Except, that is not quite true either, as giant robots can often be seen by air line of sight. In fact, anything that has fired a weapon in the last few seconds is visible to air line of sight. This is sensible, since muzzle flares are hard to hide, but it also solves a few edge cases. Without this mechanic you would be able to position turrets behind tall cliffs, making them very hard to target, but still able to shoot at approaching units. As a bonus, a giant robot that spots your base over the edge of a cliff is likely to start shooting at you, so it is almost as if it were visible to air line of sight to begin with.
Sometimes I wonder how many people know about air line of sight. It is one of those mechanics that smooths things over in the background, making the game look good and make sense. Being unaware of it seems fine, and there is a cost to making it more visible. I know from experience that varying the opacity of fog does not look great, because air line of sight used to be drawn as a lighter form of fog. The engine default for air line of sight is 150% of sight range, but we override it to match sight range so that we can avoid needing to draw it (see above). I picked a map with good contrast for these images, but in general it is hard to make half-opacity fog of war sufficiently visible on all maps.

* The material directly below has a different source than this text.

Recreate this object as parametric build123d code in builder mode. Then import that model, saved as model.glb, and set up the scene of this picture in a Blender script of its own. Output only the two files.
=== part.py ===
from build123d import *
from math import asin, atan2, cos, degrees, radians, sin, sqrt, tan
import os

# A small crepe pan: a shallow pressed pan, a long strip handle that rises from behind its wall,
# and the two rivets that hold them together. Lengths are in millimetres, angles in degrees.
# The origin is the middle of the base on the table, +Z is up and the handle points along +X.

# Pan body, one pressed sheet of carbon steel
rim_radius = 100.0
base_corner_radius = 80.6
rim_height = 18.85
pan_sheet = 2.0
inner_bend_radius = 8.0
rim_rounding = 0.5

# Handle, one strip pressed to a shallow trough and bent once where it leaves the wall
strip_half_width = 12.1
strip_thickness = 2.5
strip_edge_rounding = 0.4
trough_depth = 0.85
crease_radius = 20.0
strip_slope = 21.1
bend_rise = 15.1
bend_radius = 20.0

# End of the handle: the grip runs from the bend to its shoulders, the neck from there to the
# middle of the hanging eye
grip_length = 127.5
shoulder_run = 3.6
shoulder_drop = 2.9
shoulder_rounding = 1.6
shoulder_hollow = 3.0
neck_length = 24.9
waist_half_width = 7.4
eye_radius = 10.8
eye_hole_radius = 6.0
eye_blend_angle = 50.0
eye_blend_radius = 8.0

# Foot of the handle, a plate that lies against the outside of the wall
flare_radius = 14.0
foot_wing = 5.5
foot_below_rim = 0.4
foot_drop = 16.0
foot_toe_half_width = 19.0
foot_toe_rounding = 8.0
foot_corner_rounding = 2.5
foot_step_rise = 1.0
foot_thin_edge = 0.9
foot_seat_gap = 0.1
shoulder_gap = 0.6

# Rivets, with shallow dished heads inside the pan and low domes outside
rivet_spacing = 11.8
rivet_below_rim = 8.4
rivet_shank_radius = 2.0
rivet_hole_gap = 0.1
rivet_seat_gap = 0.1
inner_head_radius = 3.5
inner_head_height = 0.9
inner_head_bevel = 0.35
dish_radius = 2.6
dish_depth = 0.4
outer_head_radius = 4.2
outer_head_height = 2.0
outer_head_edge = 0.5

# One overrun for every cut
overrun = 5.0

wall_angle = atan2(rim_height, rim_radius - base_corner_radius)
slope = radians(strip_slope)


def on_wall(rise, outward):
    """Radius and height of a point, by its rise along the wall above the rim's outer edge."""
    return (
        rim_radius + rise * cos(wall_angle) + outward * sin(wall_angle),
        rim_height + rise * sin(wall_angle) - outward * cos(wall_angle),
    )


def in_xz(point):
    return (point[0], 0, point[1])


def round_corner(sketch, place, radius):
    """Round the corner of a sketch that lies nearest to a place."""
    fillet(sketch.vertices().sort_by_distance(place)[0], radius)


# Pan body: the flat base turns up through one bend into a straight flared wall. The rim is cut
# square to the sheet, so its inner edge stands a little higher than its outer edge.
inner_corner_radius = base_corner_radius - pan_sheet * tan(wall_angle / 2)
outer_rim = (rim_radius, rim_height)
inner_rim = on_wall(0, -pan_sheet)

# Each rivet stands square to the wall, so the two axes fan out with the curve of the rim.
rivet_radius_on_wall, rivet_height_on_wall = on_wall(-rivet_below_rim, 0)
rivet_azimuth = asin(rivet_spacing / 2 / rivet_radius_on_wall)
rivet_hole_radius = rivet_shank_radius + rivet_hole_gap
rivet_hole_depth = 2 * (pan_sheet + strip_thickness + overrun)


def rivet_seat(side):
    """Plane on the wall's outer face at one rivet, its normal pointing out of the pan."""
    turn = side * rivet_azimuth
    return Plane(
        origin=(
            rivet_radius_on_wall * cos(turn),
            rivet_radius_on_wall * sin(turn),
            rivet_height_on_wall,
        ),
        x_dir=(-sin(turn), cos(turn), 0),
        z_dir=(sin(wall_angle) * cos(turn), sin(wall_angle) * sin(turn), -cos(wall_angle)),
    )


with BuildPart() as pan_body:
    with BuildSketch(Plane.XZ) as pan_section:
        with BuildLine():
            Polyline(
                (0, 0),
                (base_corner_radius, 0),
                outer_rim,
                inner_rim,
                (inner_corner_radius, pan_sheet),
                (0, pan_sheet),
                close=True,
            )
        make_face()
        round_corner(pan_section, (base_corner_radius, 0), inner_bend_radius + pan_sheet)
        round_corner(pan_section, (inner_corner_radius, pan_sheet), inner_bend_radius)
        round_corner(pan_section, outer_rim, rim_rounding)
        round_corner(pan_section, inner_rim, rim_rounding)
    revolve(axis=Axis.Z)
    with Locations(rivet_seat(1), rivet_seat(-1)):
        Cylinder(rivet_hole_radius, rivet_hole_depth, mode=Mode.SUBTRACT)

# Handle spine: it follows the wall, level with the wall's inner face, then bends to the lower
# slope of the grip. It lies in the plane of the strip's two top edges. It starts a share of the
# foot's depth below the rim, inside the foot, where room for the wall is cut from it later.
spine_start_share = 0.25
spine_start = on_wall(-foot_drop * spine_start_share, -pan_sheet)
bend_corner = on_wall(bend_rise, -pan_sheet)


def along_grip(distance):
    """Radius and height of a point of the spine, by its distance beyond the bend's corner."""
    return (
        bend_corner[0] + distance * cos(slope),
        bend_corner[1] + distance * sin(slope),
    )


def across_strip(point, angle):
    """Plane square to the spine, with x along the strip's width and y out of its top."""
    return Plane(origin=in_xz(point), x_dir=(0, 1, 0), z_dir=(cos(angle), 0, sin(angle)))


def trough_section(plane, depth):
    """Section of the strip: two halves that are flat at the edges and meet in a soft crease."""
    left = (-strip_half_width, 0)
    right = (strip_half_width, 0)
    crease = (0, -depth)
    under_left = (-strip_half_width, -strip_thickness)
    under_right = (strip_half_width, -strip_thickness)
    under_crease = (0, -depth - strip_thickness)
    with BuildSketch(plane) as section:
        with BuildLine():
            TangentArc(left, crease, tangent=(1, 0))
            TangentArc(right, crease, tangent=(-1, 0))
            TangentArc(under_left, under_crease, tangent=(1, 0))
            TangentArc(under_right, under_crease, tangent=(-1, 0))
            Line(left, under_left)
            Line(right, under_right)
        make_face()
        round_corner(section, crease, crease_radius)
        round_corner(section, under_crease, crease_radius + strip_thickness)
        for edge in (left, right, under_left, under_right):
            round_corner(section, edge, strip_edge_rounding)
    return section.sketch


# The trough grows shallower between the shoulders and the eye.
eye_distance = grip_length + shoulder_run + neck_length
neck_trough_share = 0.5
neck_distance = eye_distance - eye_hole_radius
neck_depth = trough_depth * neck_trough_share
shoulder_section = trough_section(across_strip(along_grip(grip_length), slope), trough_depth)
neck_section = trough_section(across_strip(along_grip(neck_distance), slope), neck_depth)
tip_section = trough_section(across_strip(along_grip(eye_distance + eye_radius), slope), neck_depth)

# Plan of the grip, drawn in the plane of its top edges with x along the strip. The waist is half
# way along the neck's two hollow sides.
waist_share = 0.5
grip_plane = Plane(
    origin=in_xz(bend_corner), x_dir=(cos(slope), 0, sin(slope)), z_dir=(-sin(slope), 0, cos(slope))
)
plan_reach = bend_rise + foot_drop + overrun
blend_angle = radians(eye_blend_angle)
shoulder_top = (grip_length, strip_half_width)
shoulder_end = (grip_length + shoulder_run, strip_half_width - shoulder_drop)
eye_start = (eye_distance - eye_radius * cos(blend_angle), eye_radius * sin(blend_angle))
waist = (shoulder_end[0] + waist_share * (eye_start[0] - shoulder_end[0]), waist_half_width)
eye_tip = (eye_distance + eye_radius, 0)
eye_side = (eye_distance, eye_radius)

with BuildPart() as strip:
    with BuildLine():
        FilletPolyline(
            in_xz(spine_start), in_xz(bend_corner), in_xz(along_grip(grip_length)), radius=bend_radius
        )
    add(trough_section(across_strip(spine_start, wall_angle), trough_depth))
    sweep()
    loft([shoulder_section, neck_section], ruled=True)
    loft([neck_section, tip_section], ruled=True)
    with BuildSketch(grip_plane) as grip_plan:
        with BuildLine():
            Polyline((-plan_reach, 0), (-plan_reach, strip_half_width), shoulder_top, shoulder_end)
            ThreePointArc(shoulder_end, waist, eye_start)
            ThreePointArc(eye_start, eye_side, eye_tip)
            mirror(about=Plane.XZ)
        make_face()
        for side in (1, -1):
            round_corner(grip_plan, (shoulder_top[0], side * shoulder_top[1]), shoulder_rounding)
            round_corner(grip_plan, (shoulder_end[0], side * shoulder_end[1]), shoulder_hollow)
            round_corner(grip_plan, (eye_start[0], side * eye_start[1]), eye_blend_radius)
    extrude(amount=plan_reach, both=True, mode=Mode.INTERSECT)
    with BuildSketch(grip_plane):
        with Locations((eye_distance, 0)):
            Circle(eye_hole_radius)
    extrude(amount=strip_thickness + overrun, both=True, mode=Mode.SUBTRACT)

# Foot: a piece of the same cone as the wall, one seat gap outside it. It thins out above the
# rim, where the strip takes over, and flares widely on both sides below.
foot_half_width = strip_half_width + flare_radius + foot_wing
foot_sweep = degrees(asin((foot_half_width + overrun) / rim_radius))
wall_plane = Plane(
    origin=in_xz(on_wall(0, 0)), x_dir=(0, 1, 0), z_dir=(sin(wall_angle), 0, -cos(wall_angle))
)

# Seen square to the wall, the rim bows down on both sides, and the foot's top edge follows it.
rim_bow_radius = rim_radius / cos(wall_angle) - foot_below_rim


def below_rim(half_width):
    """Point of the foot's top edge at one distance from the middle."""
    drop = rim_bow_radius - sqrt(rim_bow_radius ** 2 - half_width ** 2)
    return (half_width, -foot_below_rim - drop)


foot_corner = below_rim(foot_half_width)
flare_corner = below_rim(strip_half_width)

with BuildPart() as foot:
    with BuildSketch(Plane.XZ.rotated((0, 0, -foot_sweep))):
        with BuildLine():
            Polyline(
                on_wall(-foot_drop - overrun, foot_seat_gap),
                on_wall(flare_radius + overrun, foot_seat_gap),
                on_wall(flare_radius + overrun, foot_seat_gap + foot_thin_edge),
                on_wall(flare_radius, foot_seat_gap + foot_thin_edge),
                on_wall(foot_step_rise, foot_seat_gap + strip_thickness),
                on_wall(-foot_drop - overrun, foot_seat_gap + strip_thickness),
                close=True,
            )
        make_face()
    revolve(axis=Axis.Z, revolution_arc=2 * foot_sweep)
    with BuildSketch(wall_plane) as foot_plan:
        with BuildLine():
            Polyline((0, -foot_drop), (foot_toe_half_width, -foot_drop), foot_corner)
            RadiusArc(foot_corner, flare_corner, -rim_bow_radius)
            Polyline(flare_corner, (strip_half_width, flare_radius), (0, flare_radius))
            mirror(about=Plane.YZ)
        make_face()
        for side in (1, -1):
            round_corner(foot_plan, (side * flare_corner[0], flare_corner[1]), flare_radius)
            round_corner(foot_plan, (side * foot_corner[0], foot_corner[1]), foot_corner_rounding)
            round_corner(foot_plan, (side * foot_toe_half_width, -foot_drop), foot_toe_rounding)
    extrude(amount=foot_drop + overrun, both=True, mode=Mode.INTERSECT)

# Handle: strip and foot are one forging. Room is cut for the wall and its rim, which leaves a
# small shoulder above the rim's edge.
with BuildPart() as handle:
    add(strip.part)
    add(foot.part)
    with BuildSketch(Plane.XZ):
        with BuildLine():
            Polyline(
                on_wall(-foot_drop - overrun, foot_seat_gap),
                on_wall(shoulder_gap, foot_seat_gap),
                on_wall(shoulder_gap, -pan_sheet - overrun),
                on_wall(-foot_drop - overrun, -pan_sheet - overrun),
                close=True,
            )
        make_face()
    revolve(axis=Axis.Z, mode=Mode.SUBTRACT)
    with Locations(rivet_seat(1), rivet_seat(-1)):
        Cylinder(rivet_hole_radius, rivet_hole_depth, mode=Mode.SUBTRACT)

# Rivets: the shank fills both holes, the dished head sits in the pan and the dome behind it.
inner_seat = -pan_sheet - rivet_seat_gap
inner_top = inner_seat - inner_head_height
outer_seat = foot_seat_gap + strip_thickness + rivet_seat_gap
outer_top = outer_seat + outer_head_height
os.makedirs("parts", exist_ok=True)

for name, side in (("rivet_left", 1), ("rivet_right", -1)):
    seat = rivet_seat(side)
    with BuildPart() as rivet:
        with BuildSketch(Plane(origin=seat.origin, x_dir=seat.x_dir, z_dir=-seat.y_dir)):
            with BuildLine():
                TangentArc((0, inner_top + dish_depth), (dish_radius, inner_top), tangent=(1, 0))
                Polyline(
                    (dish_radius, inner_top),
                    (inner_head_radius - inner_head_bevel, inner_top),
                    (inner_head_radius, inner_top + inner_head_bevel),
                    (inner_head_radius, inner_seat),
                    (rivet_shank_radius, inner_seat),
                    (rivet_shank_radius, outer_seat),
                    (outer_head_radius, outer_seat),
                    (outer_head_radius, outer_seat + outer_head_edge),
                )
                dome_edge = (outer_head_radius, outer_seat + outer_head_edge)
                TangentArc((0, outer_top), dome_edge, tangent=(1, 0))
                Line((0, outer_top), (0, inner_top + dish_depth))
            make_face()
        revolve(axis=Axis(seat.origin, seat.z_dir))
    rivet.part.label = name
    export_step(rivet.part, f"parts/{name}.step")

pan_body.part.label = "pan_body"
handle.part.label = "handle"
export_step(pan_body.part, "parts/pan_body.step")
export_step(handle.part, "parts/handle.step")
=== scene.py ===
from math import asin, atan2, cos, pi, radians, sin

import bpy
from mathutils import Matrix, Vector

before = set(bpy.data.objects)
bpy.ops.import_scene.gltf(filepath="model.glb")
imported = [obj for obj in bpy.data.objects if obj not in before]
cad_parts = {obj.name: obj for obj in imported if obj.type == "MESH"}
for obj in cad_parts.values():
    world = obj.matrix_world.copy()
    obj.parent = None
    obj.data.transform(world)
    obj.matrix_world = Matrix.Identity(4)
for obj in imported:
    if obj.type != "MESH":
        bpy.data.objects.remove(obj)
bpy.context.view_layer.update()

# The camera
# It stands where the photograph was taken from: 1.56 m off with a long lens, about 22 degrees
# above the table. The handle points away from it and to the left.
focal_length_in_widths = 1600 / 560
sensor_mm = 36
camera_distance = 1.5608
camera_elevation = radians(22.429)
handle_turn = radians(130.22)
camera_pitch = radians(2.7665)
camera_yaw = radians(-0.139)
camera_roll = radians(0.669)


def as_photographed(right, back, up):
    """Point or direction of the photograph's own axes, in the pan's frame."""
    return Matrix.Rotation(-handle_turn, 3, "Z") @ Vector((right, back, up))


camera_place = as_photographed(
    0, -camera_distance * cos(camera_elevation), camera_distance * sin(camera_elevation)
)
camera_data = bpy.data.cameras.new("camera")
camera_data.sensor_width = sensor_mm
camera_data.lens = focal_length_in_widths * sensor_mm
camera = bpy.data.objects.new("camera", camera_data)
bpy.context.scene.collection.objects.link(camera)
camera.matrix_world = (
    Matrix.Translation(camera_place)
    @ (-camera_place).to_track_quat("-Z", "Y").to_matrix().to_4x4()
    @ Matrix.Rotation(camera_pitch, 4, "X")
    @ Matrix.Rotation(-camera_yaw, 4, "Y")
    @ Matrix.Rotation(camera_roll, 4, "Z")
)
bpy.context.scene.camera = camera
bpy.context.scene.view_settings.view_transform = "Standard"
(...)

Zero-K also has radar and sonar, but they are nothing new to someone who understands line of sight. Radar is just a form of sight, ray tracing to the same points hovering above the terrain, while sonar is a simple circular system. It turns out the engine developers did not want to implement a full acoustic wave propagation and detection system. That is it for sight. Why units would want to see each other will have to wait, but at least there is now a record of how.